Friday, January 27, 2012

To Compromise or Not To Compromise?

Bo

4 Shevat 5772 / Jan. 27 - 28, 2012


This week’s Torah portion, Bo, deals with plagues 8, 9 and 10: locusts, darkness, and death of the first-born. Between each plague, Moses and Aaron approach Pharaoh and use those famous words, “Let my people go!”


These words, which have so defined the Exodus in our collective mentalities, seem a simple, striking point, proclaiming God’s demand to a resistant Pharaoh.


But are these really the words that were said? Are they being placed in the appropriate context? Are the images of Charlton Heston and Yul Brynner ingrained in our minds destined to be our only understanding of the encounter?


God tells Moses at their first meeting, at the burning bush: “Go and I will send you to Pharaoh, and you will take out my nation, the children of Israel, from Egypt.”


God then expounds and tells Moses that he should tell the Children of Israel he is going to bring them to a land flowing with milk and honey.


It seems pretty clear that God’s intention was the end of Israelite slavery, and that Moses’s fundamental task would be to take the Children of Israel out Egypt for good.


And yet, in the following verse, God tells Moses that once he has gained the support of the people, he is to go before the king of Egypt and say to him: “Hashem, the God of the Hebrews happened upon us. And now, please let us go on a three day journey in the Wilderness, and we shall bring offerings to Hashem, our God.”


This is a very different story than that being told to the Israelite people!


When Moses and Aaron first come to Pharaoh it is the request of a three day journey into the wilderness they share with Pharaoh – and it is certainly not a demand! They use the world please! “Let us please now go on a three day journey…” Does this sound like “Let my people go!” to you?


Fast forward to this week’s portion, where we are already encountering the 8th plague.


Believe it or not, Pharaoh’s tune has already changed significantly! There wasn’t just a blind “No I will not let your people go” as the movie would have us think. After the 8th plague, Pharaoh actually says: “Let the men go now; serve Hashem, for that is what you request.” What a change! The men of the Children of Israel had been given a chance to leave! But not without Pharaoh maintaining certain collateral – being their wives, children, and property.


After the 9th plague, Pharaoh makes a further concession, saying: “Go – serve

Hashem, only your flock and your cattle shall stay put; even your children may go with you.”

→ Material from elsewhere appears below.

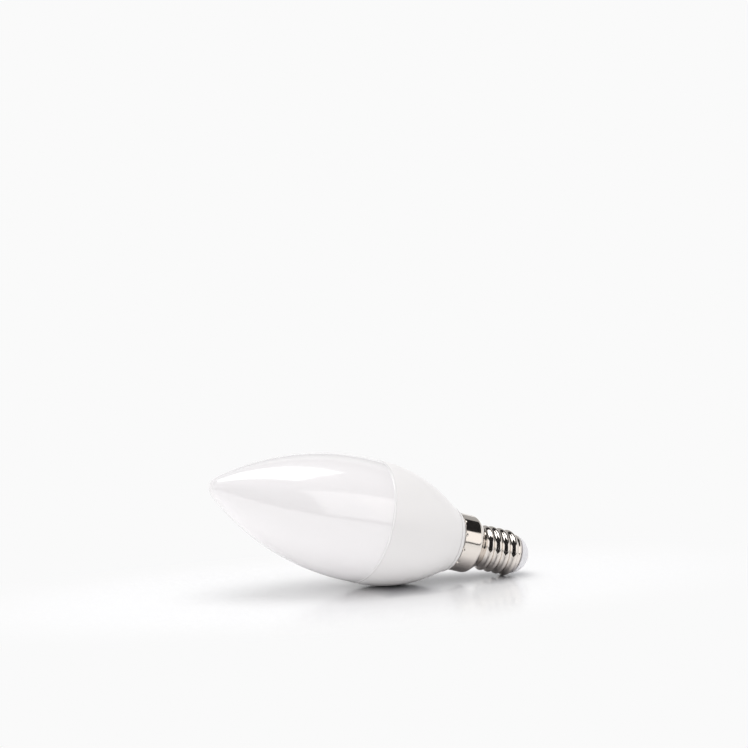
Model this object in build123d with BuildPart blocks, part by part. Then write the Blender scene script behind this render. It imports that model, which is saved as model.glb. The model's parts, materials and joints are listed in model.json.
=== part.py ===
"""LED candle bulb with a small screw cap, lying on its side as it comes to rest."""
import os
from math import asin, atan, atan2, cos, hypot, sin, sqrt, tan

from build123d import *

# Moulded body, in millimetres: the housing from the cap up to the seam, the diffuser above it
widest_diameter = 37.0
neck_diameter = 18.0
housing_length = 29.0
neck_cone = 6.0  # straight, conical start of the housing's flank
crown_drop = 1.0  # the flank is widest this far below the seam
diffuser_length = 51.0
diffuser_crown = 2.5  # the diffuser is widest this far above the seam
tip_radius = 3.5
seam_gap = 0.15
bead_length = 0.7  # raised bead that edges the diffuser's rim
bead_height = 0.1
bead_rounding = 0.25
neck_lip_length = 1.3
neck_lip_height = 0.2
neck_rounding = 0.4

# Walls, and the joint where the diffuser's skirt stands inside the housing's rim
diffuser_wall = 1.0
housing_rim_wall = 1.6
skirt_length = 3.2
skirt_joggle = 1.2  # length over which the diffuser's wall steps in to its skirt
joint_clearance = 0.12

# Screw cap: a rolled sheet shell with a knuckle thread of the small screw size
thread_diameter = 13.89
thread_root_diameter = 12.29
thread_pitch = 2.822
thread_land = 0.03  # height of the narrow land between two ridges above the thread's root
crest_margin = 0.05  # the turned-in end is rounded this far outside the crests
last_crest = 20.6  # from the top of the cap to the last crest on the underside
sheet = 0.3
collar_setback = 0.2  # the collar lies this far inside the neck
collar_length = 6.2
shoulder_rounding = 1.6
shoulder_length = 3.5
runout_length = 1.8  # the ridge rises to its full height over this length
rim_overhang = 2.1  # from the last crest on the underside to the end face
end_rounding = 0.8
end_hole_diameter = 9.4
crimp_count = 12
crimp_diameter = 1.1
crimp_depth = 0.25
crimp_drop = 0.65  # from the top of the cap to the middle of a crimp
crimp_turn = 20.5  # degrees from the top of the lying bulb to the first crimp

# Moulded plug and centre contact at the end of the cap
plug_dome_radius = 6.0
plug_dome_sink = 1.5  # the dome's centre lies this far inside the shell's end face
plug_stem_length = 2.4
plug_clearance = 0.1
contact_diameter = 4.0
contact_thickness = 0.3
contact_rounding = 0.2
pin_diameter = 1.6
pin_length = 5.0
pin_clearance = 0.05
spigot_clearance = 0.15
spigot_gap = 0.3

# Radii and places that follow; places along the axis count from the top of the cap to the tip
widest_radius = widest_diameter / 2
neck_radius = neck_diameter / 2
collar_radius = neck_radius - collar_setback
crest_radius = thread_diameter / 2
root_radius = thread_root_diameter / 2
end_hole_radius = end_hole_diameter / 2
contact_radius = contact_diameter / 2
tip_place = housing_length + diffuser_length
shell_end = -(last_crest + rim_overhang)


def arc_about(centre, start, end):
    """Arc from start to end, the short way round its centre."""
    centre, start, end = Vector(*centre), Vector(*start), Vector(*end)
    to_middle = (start + end) / 2 - centre
    return ThreePointArc(start, centre + to_middle.normalized() * (start - centre).length, end)


def half_angle_tangent(rise, run, straight):
    """Tangent of half the cone's angle, where a cone and then an arc climb the rise together."""
    tangent = rise / (run + 2 * straight)
    for _ in range(40):
        tangent = rise / (run + 2 * straight / (1 - tangent * tangent))
    return tangent


# Housing flank: a cone from the neck, then an arc that is level where it is widest
flank_crown = housing_length - crown_drop
flank_rise = widest_radius - neck_radius
flank_run = flank_crown - neck_cone
cone_angle = 2 * atan(half_angle_tangent(flank_rise, flank_run, neck_cone))
flank_arc = flank_run / sin(cone_angle)
flank_centre = widest_radius - flank_arc
cone_end = (neck_cone, flank_centre + flank_arc * cos(cone_angle))
rim_radius = flank_centre + sqrt(flank_arc**2 - crown_drop**2)

# Diffuser: an arc that is level where it is widest and runs into the round tip
bulge_crown = housing_length + diffuser_crown
bulge_radius = rim_radius
tip_centre = tip_place - tip_radius
bulge_run = tip_centre - bulge_crown
bulge_arc = (bulge_run**2 + bulge_radius**2 - tip_radius**2) / (2 * (bulge_radius - tip_radius))
bulge_centre = bulge_radius - bulge_arc

# Thread form: a convex and a concave arc of one radius that meet at mid height
thread_depth = crest_radius - root_radius
knuckle = ((thread_pitch / 4) ** 2 + (thread_depth / 2) ** 2) / thread_depth
crest_centre = crest_radius - knuckle

# Plug: a dome that is cut flat where the contact's head sits
dome_centre = shell_end + plug_dome_sink
dome_base_radius = sqrt(plug_dome_radius**2 - plug_dome_sink**2)
nose_place = dome_centre - sqrt(plug_dome_radius**2 - contact_radius**2)
stem_radius = end_hole_radius - plug_clearance
stem_end = shell_end + plug_stem_length
cap_end = nose_place - contact_thickness

# Rest: the housing's flank and the last crest both touch the floor
centre_rise = flank_centre - crest_centre
centre_run = flank_crown + last_crest
lean = atan2(centre_rise, centre_run) + asin((flank_arc - knuckle) / hypot(centre_rise, centre_run))
join_height = flank_arc + flank_centre * cos(lean) - flank_crown * sin(lean)
reach_tip = tip_centre * cos(lean) + tip_radius
reach_cap = -cap_end * cos(lean) + (contact_radius - contact_rounding) * sin(lean) + contact_rounding * (1 - cos(lean))
join = Vector((reach_tip - reach_cap) / 2, 0, join_height)
along = Vector(-cos(lean), 0, sin(lean))

# Half section through the axis: x runs from the cap to the tip, y outwards to the top side
section = Plane(origin=join, x_dir=along, z_dir=(0, 1, 0))
bulb_axis = Axis(join, along)
# The same axis as the plane's normal, with x to the top side of the lying bulb
across = Plane(origin=join, x_dir=section.y_dir, z_dir=along)

# Housing: one moulding with a rim around the skirt's seat and a spigot that fills the cap
deck = housing_length - skirt_length
socket_radius = rim_radius - housing_rim_wall
step_place = -(collar_length - shoulder_rounding)
collar_spigot = collar_radius - sheet - spigot_clearance
thread_spigot = root_radius - sheet - spigot_clearance
spigot_end = stem_end + spigot_gap
neck_slope = (cone_end[1] - neck_radius) / neck_cone
lip_radius = neck_radius + neck_lip_height
lip_top = lip_radius + neck_slope * neck_lip_length

with BuildPart() as housing:
    with BuildSketch(section):
        with BuildLine():
            lip = Line((0, lip_radius), (neck_lip_length, lip_top))
            Line(lip @ 1, (neck_lip_length, lip_top - neck_lip_height))
            Line((neck_lip_length, lip_top - neck_lip_height), cone_end)
            flank = arc_about((flank_crown, flank_centre), cone_end, (housing_length, rim_radius))
            Polyline(
                flank @ 1,
                (housing_length, socket_radius),
                (deck, socket_radius),
                (deck, 0),
                (spigot_end, 0),
                (spigot_end, thread_spigot),
                (step_place, thread_spigot),
                (step_place, collar_spigot),
                (0, collar_spigot),
                lip @ 0,
            )
        moulding = make_face()
        fillet(moulding.vertices().sort_by_distance((0, lip_radius))[0], neck_rounding)
    revolve(axis=bulb_axis)
housing.part.label = "housing"

# Diffuser: one hollow moulding, whose wall steps in to a skirt inside the housing's rim
rim_place = housing_length + seam_gap
skirt_radius = socket_radius - joint_clearance
skirt_inside = skirt_radius - diffuser_wall
joggle_start = rim_place + diffuser_wall
joggle_end = joggle_start + skirt_joggle
bead_radius = rim_radius + bead_height
bead_end = rim_place + bead_length


def wall_line(inset, start_place):
    """Half section of the diffuser from a place on its long arc to the tip, set in by a wall."""
    start = (start_place, bulge_centre + sqrt((bulge_arc - inset) ** 2 - (start_place - bulge_crown) ** 2))
    turn = bulge_run / (bulge_arc - tip_radius)
    radius = tip_radius - inset
    meet = (tip_centre + radius * turn, radius * sqrt(1 - turn**2))
    arc_about((bulge_crown, bulge_centre), start, meet)
    arc_about((tip_centre, 0), meet, (tip_centre + radius, 0))
    return start


with BuildPart() as diffuser:
    with BuildSketch(section):
        with BuildLine():
            outer_start = wall_line(0, bead_end)
            inner_start = wall_line(diffuser_wall, joggle_end)
            Line((tip_place, 0), (tip_place - diffuser_wall, 0))
            Polyline(
                outer_start,
                (bead_end, bead_radius),
                (rim_place, bead_radius),
                (rim_place, skirt_radius),
                (deck, skirt_radius),
                (deck, skirt_inside),
                (joggle_start, skirt_inside),
                inner_start,
            )
        wall = make_face()
        fillet(wall.vertices().sort_by_distance((rim_place, bead_radius))[0], bead_rounding)
    revolve(axis=bulb_axis)
diffuser.part.label = "diffuser"


# Screw cap: sheet rolled to a collar, a shoulder and a knuckle thread, turned in at its end
shoulder_angle = atan2(collar_radius - root_radius, shoulder_length)
shoulder_end = -(collar_length + shoulder_length)
ridge_length = last_crest + shoulder_end + 2 * thread_pitch
ridge_start = across.from_local_coords((0, 0, -last_crest - thread_pitch))


def ridge_section(inset):
    """Section of one ridge about the centre of its crest, x along the axis and y outwards."""
    rise = knuckle - thread_depth / 2
    crest_arc, root_arc = knuckle - inset, knuckle + inset
    meet_x, meet_y = thread_pitch / 4 * crest_arc / knuckle, rise * crest_arc / knuckle
    root_x, root_y = thread_pitch / 2, 2 * rise
    foot_y = root_y - root_arc + thread_land
    foot_x = root_x - sqrt(root_arc**2 - (root_y - foot_y) ** 2)
    arc_about((0, 0), (-meet_x, meet_y), (0, crest_arc))
    arc_about((0, 0), (0, crest_arc), (meet_x, meet_y))
    arc_about((root_x, root_y), (meet_x, meet_y), (foot_x, foot_y))
    arc_about((-root_x, root_y), (-meet_x, meet_y), (-foot_x, foot_y))
    Polyline((foot_x, foot_y), (foot_x, foot_y - sheet / 2), (-foot_x, foot_y - sheet / 2), (-foot_x, foot_y))


def ridge_form(inset):
    """The thread's one helical ridge, which runs out at the shoulder and at the turned-in end."""
    reach = crest_radius + crest_margin - inset
    buried = root_radius - inset - sheet / 2
    end_place = shell_end + inset
    with BuildPart() as ridge:
        with BuildLine():
            path = Helix(thread_pitch, ridge_length, crest_centre, center=ridge_start, direction=along)
        outwards = (path @ 0) - ridge_start
        with BuildSketch(Plane(origin=path @ 0, x_dir=along, z_dir=along.cross(outwards))):
            with BuildLine():
                ridge_section(inset)
            make_face()
        sweep(path=path, is_frenet=True)
        with BuildSketch(section):
            with BuildLine():
                Polyline(
                    (shoulder_end, 0),
                    (shoulder_end, buried),
                    (shoulder_end - runout_length, reach),
                    (end_place, reach),
                    (end_place, 0),
                    close=True,
                )
            envelope = make_face()
            fillet(envelope.vertices().sort_by_distance((end_place, reach))[0], end_rounding - inset)
        revolve(axis=bulb_axis, mode=Mode.INTERSECT)
    return ridge.part


def cap_form(inset):
    """The screw cap's form, filled, with its whole surface set in by the same amount."""
    core = root_radius + thread_land / 2 - inset
    collar = collar_radius - inset
    shift = inset * tan(shoulder_angle / 2)
    collar_corner = (-collar_length + shift, collar)
    core_corner = (shoulder_end + shift, core)
    end_corner = (shell_end + inset, core)
    with BuildPart() as form:
        with BuildSketch(section):
            with BuildLine():
                Polyline((0, 0), (0, collar), collar_corner, core_corner, end_corner, (end_corner[0], 0), close=True)
            half = make_face()
            fillet(half.vertices().sort_by_distance(collar_corner)[0], shoulder_rounding - inset)
            fillet(half.vertices().sort_by_distance(end_corner)[0], end_rounding - inset)
        revolve(axis=bulb_axis)
        add(ridge_form(inset))
    return form.part


crimp_ball = (crimp_diameter**2 / 4 + crimp_depth**2) / (2 * crimp_depth)

with BuildPart() as screw_cap:
    add(cap_form(0))
    add(cap_form(sheet), mode=Mode.SUBTRACT)
    with Locations(across.offset(shell_end)):
        Cylinder(end_hole_radius, 2 * sheet, mode=Mode.SUBTRACT)
    with Locations(across.offset(-crimp_drop)):
        with PolarLocations(collar_radius + crimp_ball - crimp_depth, crimp_count, start_angle=crimp_turn):
            Sphere(crimp_ball, mode=Mode.SUBTRACT)
screw_cap.part.label = "screw_cap"

# Plug: insulating dome on the cap's end face, with a stem through its hole and a bore for the pin
bore_radius = pin_diameter / 2 + pin_clearance

with BuildPart() as cap_insulator:
    with BuildSketch(section):
        with BuildLine():
            arc_about((dome_centre, 0), (shell_end, dome_base_radius), (nose_place, contact_radius))
            Polyline(
                (nose_place, contact_radius),
                (nose_place, bore_radius),
                (stem_end, bore_radius),
                (stem_end, stem_radius),
                (shell_end, stem_radius),
                (shell_end, dome_base_radius),
            )
        make_face()
    revolve(axis=bulb_axis)
cap_insulator.part.label = "cap_insulator"

# Centre contact: a nail whose low head rests on the plug's nose
with BuildPart() as centre_contact:
    with BuildSketch(section):
        with BuildLine():
            Polyline(
                (cap_end, 0),
                (cap_end, contact_radius),
                (nose_place, contact_radius),
                (nose_place, pin_diameter / 2),
                (nose_place + pin_length, pin_diameter / 2),
                (nose_place + pin_length, 0),
                close=True,
            )
        nail = make_face()
        fillet(nail.vertices().sort_by_distance((cap_end, contact_radius))[0], contact_rounding)
    revolve(axis=bulb_axis)
centre_contact.part.label = "centre_contact"

os.makedirs("parts", exist_ok=True)
export_step(diffuser.part, "parts/diffuser.step")
export_step(housing.part, "parts/housing.step")
export_step(screw_cap.part, "parts/screw_cap.step")
export_step(cap_insulator.part, "parts/cap_insulator.step")
export_step(centre_contact.part, "parts/centre_contact.step")
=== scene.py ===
import json
import math

import bpy
import numpy as np
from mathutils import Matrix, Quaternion, Vector


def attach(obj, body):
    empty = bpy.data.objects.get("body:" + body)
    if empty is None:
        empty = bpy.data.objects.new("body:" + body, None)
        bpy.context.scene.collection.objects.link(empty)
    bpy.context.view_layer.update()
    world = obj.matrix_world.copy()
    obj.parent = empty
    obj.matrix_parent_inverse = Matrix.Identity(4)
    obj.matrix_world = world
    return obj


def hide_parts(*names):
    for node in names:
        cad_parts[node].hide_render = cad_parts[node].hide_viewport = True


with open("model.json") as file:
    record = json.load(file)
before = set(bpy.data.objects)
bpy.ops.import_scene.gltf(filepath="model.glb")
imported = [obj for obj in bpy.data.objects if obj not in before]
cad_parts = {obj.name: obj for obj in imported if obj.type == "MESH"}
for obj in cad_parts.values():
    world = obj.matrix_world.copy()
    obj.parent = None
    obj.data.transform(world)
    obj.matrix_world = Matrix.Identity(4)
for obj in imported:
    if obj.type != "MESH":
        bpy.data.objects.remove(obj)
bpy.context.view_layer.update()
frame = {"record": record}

# The bulb's axis. The contact's flat face gives its place and direction, and every place along the bulb
# counts from the top of the screw cap, plus towards the tip and minus towards the contact.
mm = 0.001
cap_depth = 27.157 * mm  # from the top of the screw cap to the contact's face
contact_mount = next(m for m in frame["record"]["mounts"] if m["name"] == "contact_face")
axis = -Vector(contact_mount["axis"]).normalized()
cap_top = Vector(contact_mount["pos_m"]) + axis * cap_depth
sideways = Vector((0, 1, 0))
downwards = axis.cross(sideways)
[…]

How is it that such an offer could be refused? Pharaoh had essentially given in to allow every single Israelite to leave Egypt, unsupervised, on a three day journey, accompanying celebration and service to God (the time period of which we do not know), and a return three day journey. If you were an Israelite, would you have felt confident in your leadership telling you that even though your collective freedom had effectively been granted after hundreds of years of slavery, the plan was to stick around awhile longer and work just to make sure that your flocks and cattle could come with you? Not to mention the sticky point of how exactly it was possible that people supposedly enslaved for hundreds of years still owned flocks and cattle…


Pharaoh had offered the chance to escape, and it was turned down.

Does this imply an extreme faith in God and Moses by the Israelites?

Did Moses and Aaron share with the people the offers made by Pharaoh?

Did they have any obligation to?


Constantly in life, when striving towards a certain goal, we’re presented with outs or easier alternatives. Compromise is often presented as a means for both sides to come away ahead of the game, and thus is viewed favorably, and often pushed – apparently both in contemporary and ancient societies. But are there ideals that we as the Jewish people hold that we are not, and cannot be, willing to compromise on?


Moses, the ultimate Jewish prophet, was not willing to leave “a single hoof behind” in Egypt, ultimately expressing that the right to freedom and self-determination (which includes possessions) are not open for discussion.


What are those values, Jewish and otherwise, that you are unwilling to compromise on?